### Task requirements
Identify the lines that contain the string "materials" and copy all of them.

### Data block
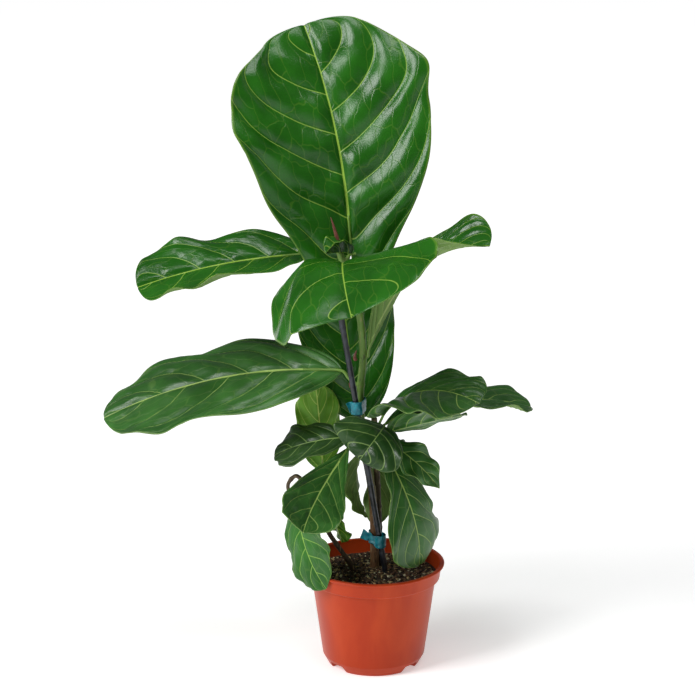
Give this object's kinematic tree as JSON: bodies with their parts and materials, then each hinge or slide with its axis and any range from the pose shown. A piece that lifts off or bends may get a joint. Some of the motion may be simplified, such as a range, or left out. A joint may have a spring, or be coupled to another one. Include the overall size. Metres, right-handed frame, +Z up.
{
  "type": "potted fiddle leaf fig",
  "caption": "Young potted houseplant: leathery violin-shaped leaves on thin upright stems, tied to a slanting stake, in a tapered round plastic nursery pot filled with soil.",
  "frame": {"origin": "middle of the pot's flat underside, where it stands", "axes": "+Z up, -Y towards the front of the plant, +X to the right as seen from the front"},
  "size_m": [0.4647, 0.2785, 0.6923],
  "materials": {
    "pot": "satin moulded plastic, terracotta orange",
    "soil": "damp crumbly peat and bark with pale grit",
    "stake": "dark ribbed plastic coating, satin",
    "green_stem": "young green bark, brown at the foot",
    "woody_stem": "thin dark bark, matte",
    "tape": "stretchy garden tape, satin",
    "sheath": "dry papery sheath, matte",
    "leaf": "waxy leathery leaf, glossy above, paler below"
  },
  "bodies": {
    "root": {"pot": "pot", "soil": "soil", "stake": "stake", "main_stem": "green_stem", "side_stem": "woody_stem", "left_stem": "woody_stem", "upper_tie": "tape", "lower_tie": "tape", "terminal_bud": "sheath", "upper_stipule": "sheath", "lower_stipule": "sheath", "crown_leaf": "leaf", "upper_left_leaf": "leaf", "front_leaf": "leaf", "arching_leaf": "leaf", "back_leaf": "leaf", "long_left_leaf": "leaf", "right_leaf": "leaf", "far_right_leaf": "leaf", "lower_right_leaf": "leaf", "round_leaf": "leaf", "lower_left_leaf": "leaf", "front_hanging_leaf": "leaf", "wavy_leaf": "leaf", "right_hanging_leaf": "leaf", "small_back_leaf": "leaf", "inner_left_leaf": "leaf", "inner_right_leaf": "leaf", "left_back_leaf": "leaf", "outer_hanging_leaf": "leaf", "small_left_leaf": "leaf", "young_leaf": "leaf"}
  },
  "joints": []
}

### Answer
Give this object's kinematic tree as JSON: bodies with their parts and materials, then each hinge or slide with its axis and any range from the pose shown. A piece that lifts off or bends may get a joint. Some of the motion may be simplified, such as a range, or left out. A joint may have a spring, or be coupled to another one. Include the overall size. Metres, right-handed frame, +Z up.
  "materials": {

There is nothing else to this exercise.